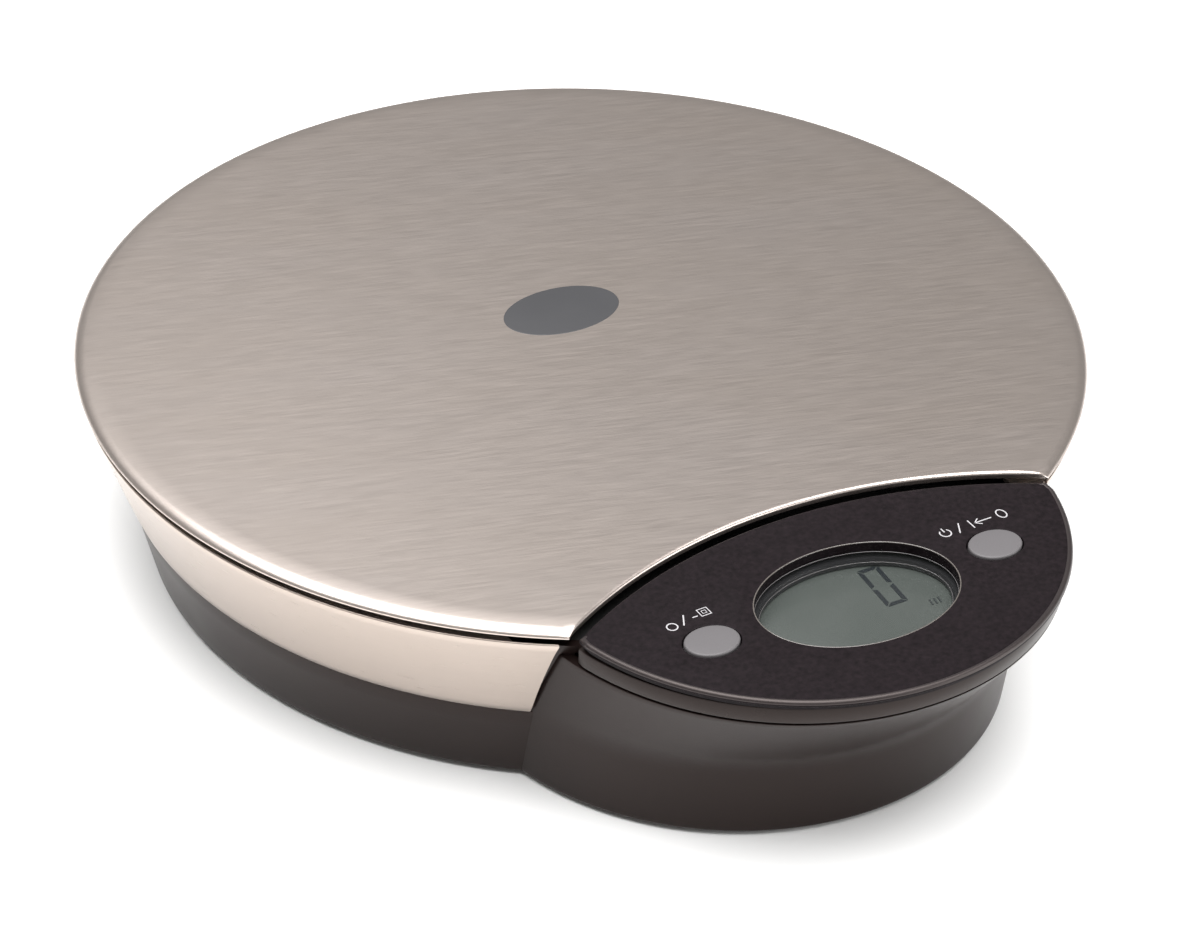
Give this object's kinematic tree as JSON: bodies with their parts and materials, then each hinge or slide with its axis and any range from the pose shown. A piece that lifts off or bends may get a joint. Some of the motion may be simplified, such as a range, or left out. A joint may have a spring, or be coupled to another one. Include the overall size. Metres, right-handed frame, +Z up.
{
  "type": "kitchen scale",
  "caption": "Electronic kitchen scale with a round brushed steel platter cut away by an arc for a black front pod with an oval display window and oval keys.",
  "frame": {"origin": "on the table, under the middle of the scale's bounding box", "axes": "+Z up, -Y towards the display pod and the user, +X to the user's right"},
  "size_m": [0.22, 0.2512, 0.048],
  "materials": {
    "platter_steel": "fine straight-brushed stainless steel, satin",
    "skirt_steel": "brushed stainless steel, brushed round the band",
    "housing_plastic": "charcoal-brown moulded ABS, smooth satin",
    "panel_plastic": "black ABS with a fine spark texture",
    "inner_plastic": "black moulded ABS, unpolished inside",
    "button_plastic": "mid-grey moulded keys, satin",
    "lens_clear": "clear acrylic window",
    "display": "grey-green reflective liquid crystal glass",
    "holder_plastic": "off-white moulded plastic",
    "connector_rubber": "layered elastomer connector",
    "board": "green solder mask on glass-fibre board",
    "chip_resin": "black potting resin",
    "cell_aluminium": "milled aluminium, clear anodised",
    "gauge_silicone": "white silicone sealant",
    "fastener_steel": "zinc-plated steel",
    "contact_metal": "nickel-plated spring steel",
    "foam": "double-sided adhesive foam",
    "foot_rubber": "black soft rubber",
    "battery_label": "plain green printed jacket",
    "switch_metal": "tin-plated case with a black plunger",
    "wire_white": "white PVC insulation",
    "wire_red": "red PVC insulation",
    "wire_black": "black PVC insulation"
  },
  "bodies": {
    "base": {"skirt_ring": "skirt_steel", "base_housing": "housing_plastic", "panel_frame": "housing_plastic", "control_panel": "panel_plastic", "deck_cover": "inner_plastic", "display_bezel": "panel_plastic", "display_lens": "lens_clear", "display_glass": "display", "display_holder": "holder_plastic", "connector_strip_front": "connector_rubber", "connector_strip_back": "connector_rubber", "circuit_board": "board", "controller_chip": "chip_resin", "load_cell": "cell_aluminium", "gauge_cover": "gauge_silicone", "cell_foot_block": "fastener_steel", "bridge_contact": "contact_metal", "positive_contact": "contact_metal", "negative_contact": "contact_metal", "contact_spring_1": "contact_metal", "contact_spring_2": "contact_metal", "load_cell_cable": "wire_white", "positive_lead": "wire_red", "negative_lead": "wire_black", "units_switch": "switch_metal", "tare_switch": "switch_metal", "foot_1": "foot_rubber", "housing_screw_1": "fastener_steel", "board_screw_1": "fastener_steel", "foot_2": "foot_rubber", "housing_screw_2": "fastener_steel", "board_screw_2": "fastener_steel", "foot_3": "foot_rubber", "housing_screw_3": "fastener_steel", "board_screw_3": "fastener_steel", "foot_4": "foot_rubber", "housing_screw_4": "fastener_steel", "board_screw_4": "fastener_steel", "battery_1": "battery_label", "base_cell_screw_1": "fastener_steel", "battery_2": "battery_label", "base_cell_screw_2": "fastener_steel"},
    "platform": {"platter": "platter_steel", "platter_carrier": "inner_plastic", "platter_pad_1": "foam", "platter_pad_2": "foam", "platter_pad_3": "foam", "platter_pad_4": "foam", "cell_head_block": "fastener_steel", "carrier_cell_screw_1": "fastener_steel", "carrier_cell_screw_2": "fastener_steel"},
    "units_key": {"units_button": "button_plastic", "units_plunger": "chip_resin"},
    "tare_key": {"tare_button": "button_plastic", "tare_plunger": "chip_resin"},
    "door": {"battery_door": "housing_plastic"}
  },
  "joints": [
    {"name": "platform_sink", "type": "slide", "parent": "base", "child": "platform", "axis": [0, 0, -1], "range_m": [0, 0.0008], "stiffness_N_per_m": 60000, "springref_m": -0.00005, "deforming": ["load_cell"]},
    {"name": "units_key_press", "type": "slide", "parent": "base", "child": "units_key", "axis": [0, 0, -1], "range_m": [0, 0.0005], "stiffness_N_per_m": 3000},
    {"name": "tare_key_press", "type": "slide", "parent": "base", "child": "tare_key", "axis": [0, 0, -1], "range_m": [0, 0.0005], "stiffness_N_per_m": 3000},
    {"name": "battery_door_hinge", "type": "hinge", "parent": "base", "child": "door", "pos_m": [0, -0.07005, 0.002], "axis": [1, 0, 0], "range_deg": [0, 80]}
  ]
}
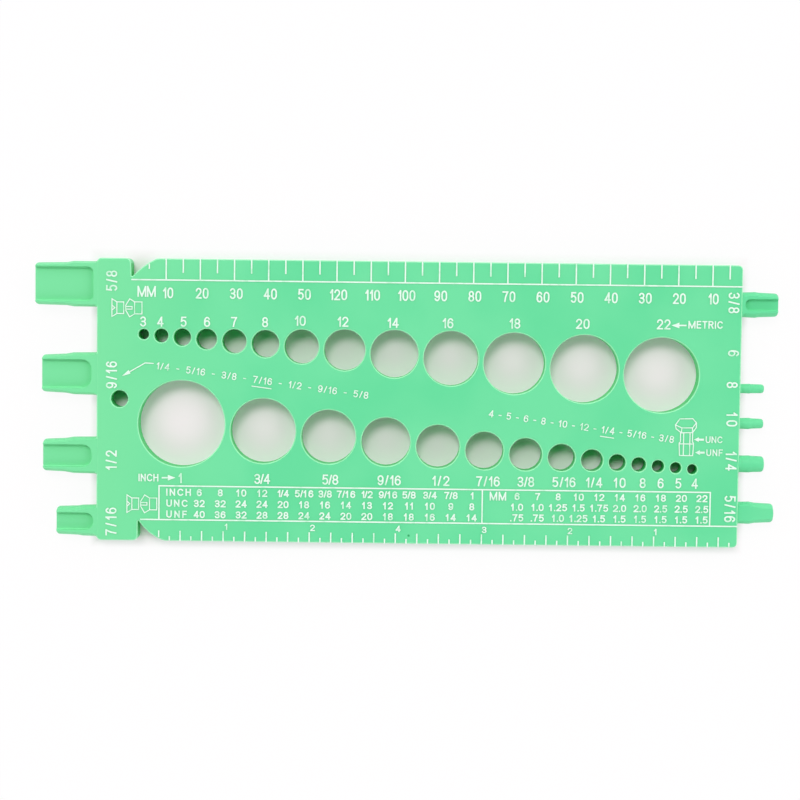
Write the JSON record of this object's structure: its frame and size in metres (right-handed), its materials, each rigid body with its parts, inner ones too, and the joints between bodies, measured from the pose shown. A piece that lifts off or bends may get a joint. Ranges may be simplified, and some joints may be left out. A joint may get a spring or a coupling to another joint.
{
  "type": "thread pitch gauge",
  "caption": "Flat moulded gauge with rows of bolt holes, stepped posts for nuts at both ends, a pitch table and ruled edges.",
  "frame": {"origin": "on the underside, at the middle of the outline box with the posts", "axes": "+X along the length from the large posts to the small ones, +Y across the plate to the millimetre edge, +Z out of the face with the numbers"},
  "size_m": [0.2182, 0.083, 0.006],
  "materials": {
    "plastic": "light green, satin, moulded"
  },
  "bodies": {
    "root": {"gauge_plate": "plastic"}
  },
  "joints": []
}
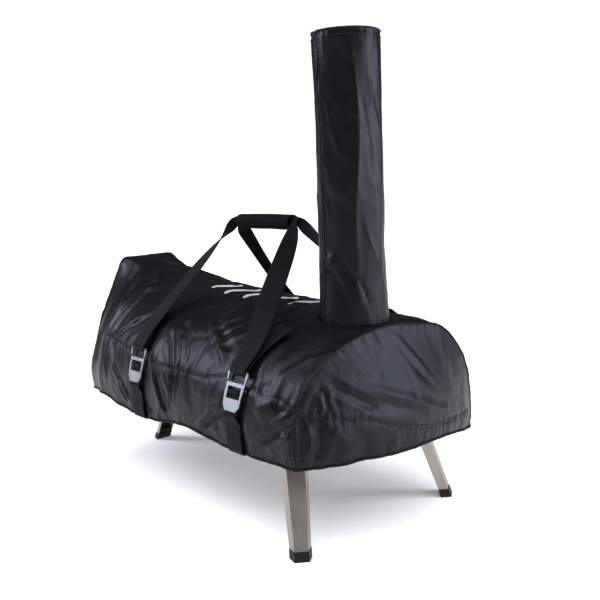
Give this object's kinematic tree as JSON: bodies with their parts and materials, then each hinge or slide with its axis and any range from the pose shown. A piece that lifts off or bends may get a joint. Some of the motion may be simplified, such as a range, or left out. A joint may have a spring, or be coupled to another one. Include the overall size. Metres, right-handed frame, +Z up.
{
  "type": "wood fired pizza oven",
  "caption": "Portable wood fired pizza oven on folding tapered legs, dressed in a fitted black cloth cover with a chimney sleeve, carry webs, a padded grip and hook buckles.",
  "frame": {"origin": "on the floor, under the middle of the bounding box", "axes": "+Z up; the mouth and the chimney are at -Y, the fuel hatch is at +Y; the near side of the names is -X"},
  "size_m": [0.4418, 0.7773, 0.8],
  "materials": {
    "stainless": "brushed stainless sheet",
    "black_coat": "matt black powder coat",
    "fibre": "white ceramic fibre blanket",
    "stone": "unglazed fired stone",
    "black_plastic": "moulded black plastic",
    "cover_cloth": "coated black polyester, slight sheen",
    "webbing": "woven black webbing",
    "grip_cloth": "padded black nylon",
    "buckle_metal": "satin silver anodised plate"
  },
  "bodies": {
    "oven": {"base_tray": "stainless", "outer_casing": "black_coat", "insulation_blanket": "fibre", "inner_liner": "stainless", "front_fascia": "stainless", "rear_wall": "black_coat", "stone_rail_left": "stainless", "stone_rail_right": "stainless", "stone_carrier": "stainless", "baking_stone": "stone", "front_shelf": "stainless", "chimney_collar": "stainless", "chimney_pipe": "stainless", "chimney_cap": "stainless", "fuel_box": "black_coat", "fuel_tray": "stainless", "fuel_grate": "stainless", "hatch_pin": "stainless", "bracket_left": "stainless", "hinge_pin_left": "stainless", "bracket_right": "stainless", "hinge_pin_right": "stainless", "bracket_rear": "stainless", "hinge_pin_rear": "stainless", "belly_strap_front": "webbing", "belly_strap_rear": "webbing"},
    "cover": {"cover_body": "cover_cloth", "chimney_sleeve": "cover_cloth", "carry_web_near": "webbing", "carry_web_far": "webbing"},
    "grip": {"grip_wrap": "grip_cloth"},
    "door": {"door_panel": "stainless", "door_post_left": "stainless", "door_post_right": "stainless", "door_grip": "black_plastic"},
    "hatch": {"hatch_lid": "black_coat", "hatch_knob": "black_coat"},
    "baffle": {"baffle_disc": "stainless", "baffle_knob": "black_coat"},
    "leg_left": {"leg_left": "stainless", "foot_cap_left": "black_plastic"},
    "leg_right": {"leg_right": "stainless", "foot_cap_right": "black_plastic"},
    "leg_rear": {"leg_rear": "stainless", "foot_cap_rear": "black_plastic"},
    "buckle_near_front": {"buckle_near_front": "buckle_metal", "strap_end_near_front": "webbing"},
    "buckle_near_rear": {"buckle_near_rear": "buckle_metal", "strap_end_near_rear": "webbing"},
    "buckle_far_front": {"buckle_far_front": "buckle_metal", "strap_end_far_front": "webbing"},
    "buckle_far_rear": {"buckle_far_rear": "buckle_metal", "strap_end_far_rear": "webbing"}
  },
  "joints": [
    {"name": "cover_lift", "type": "slide", "parent": "oven", "child": "cover", "axis": [0, 0, 1], "range_m": [0, 0.65]},
    {"name": "grip_drop", "type": "slide", "parent": "cover", "child": "grip", "axis": [0, 0, -1], "range_m": [0, 0.115], "deforming": ["carry_web_near", "carry_web_far"]},
    {"name": "swing_near_front", "type": "hinge", "parent": "cover", "child": "buckle_near_front", "pos_m": [-0.19771, -0.205, 0.28199], "axis": [0, 1, 0], "range_deg": [0, 80]},
    {"name": "swing_near_rear", "type": "hinge", "parent": "cover", "child": "buckle_near_rear", "pos_m": [-0.20317, 0.085, 0.28241], "axis": [0, 1, 0], "range_deg": [0, 80]},
    {"name": "swing_far_front", "type": "hinge", "parent": "cover", "child": "buckle_far_front", "pos_m": [0.19771, -0.205, 0.28199], "axis": [0, -1, 0], "range_deg": [0, 80]},
    {"name": "swing_far_rear", "type": "hinge", "parent": "cover", "child": "buckle_far_rear", "pos_m": [0.20317, 0.085, 0.28241], "axis": [0, -1, 0], "range_deg": [0, 80]},
    {"name": "door_off", "type": "slide", "parent": "oven", "child": "door", "axis": [0, -1, 0], "range_m": [0, 0.1]},
    {"name": "hatch_open", "type": "hinge", "parent": "oven", "child": "hatch", "pos_m": [0, 0.2275, 0.34335], "axis": [1, 0, 0], "range_deg": [0, 75]},
    {"name": "baffle_turn", "type": "hinge", "parent": "oven", "child": "baffle", "pos_m": [0, -0.2635, 0.44], "axis": [1, 0, 0], "range_deg": [0, 90]},
    {"name": "fold_left", "type": "hinge", "parent": "oven", "child": "leg_left", "pos_m": [-0.141, -0.2609, 0.168], "axis": [0.8194, -0.5732, 0], "range_deg": [0, 108]},
    {"name": "fold_right", "type": "hinge", "parent": "oven", "child": "leg_right", "pos_m": [0.141, -0.2609, 0.168], "axis": [0.8194, 0.5732, 0], "range_deg": [0, 108]},
    {"name": "fold_rear", "type": "hinge", "parent": "oven", "child": "leg_rear", "pos_m": [0, 0.2725, 0.168], "axis": [-1, 0, 0], "range_deg": [0, 118]}
  ],
  "couplings": [
    {"joint": "door_off", "follows": "cover_lift", "ratio": 0.1538},
    {"joint": "hatch_open", "follows": "cover_lift", "rad_per_m": 1.88}
  ]
}
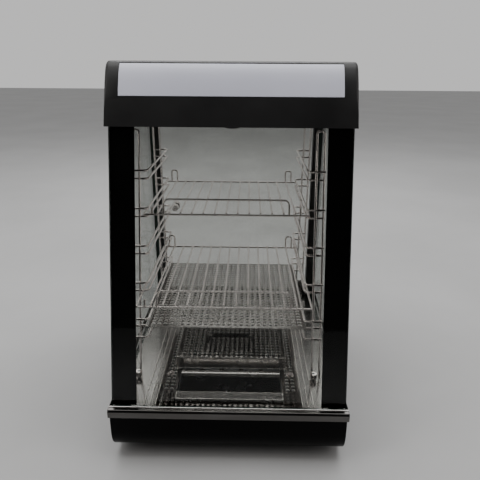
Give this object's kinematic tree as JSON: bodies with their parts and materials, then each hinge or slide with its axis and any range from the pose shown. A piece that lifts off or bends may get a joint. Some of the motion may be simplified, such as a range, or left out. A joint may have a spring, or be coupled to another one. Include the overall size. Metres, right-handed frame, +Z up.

▸ Task goal
Copy all lines from the material that hold "joints".

▸ Reply
  "joints": [
Write the JSON record of this object's structure: its frame and size in metres (right-handed), its materials, each rigid body with its parts, inner ones too, and the joints between bodies, measured from the pose shown. A piece that lifts off or bends may get a joint. Ranges may be simplified, and some joints may be left out. A joint may get a spring or a coupling to another joint.
  "joints": []
  "joints": [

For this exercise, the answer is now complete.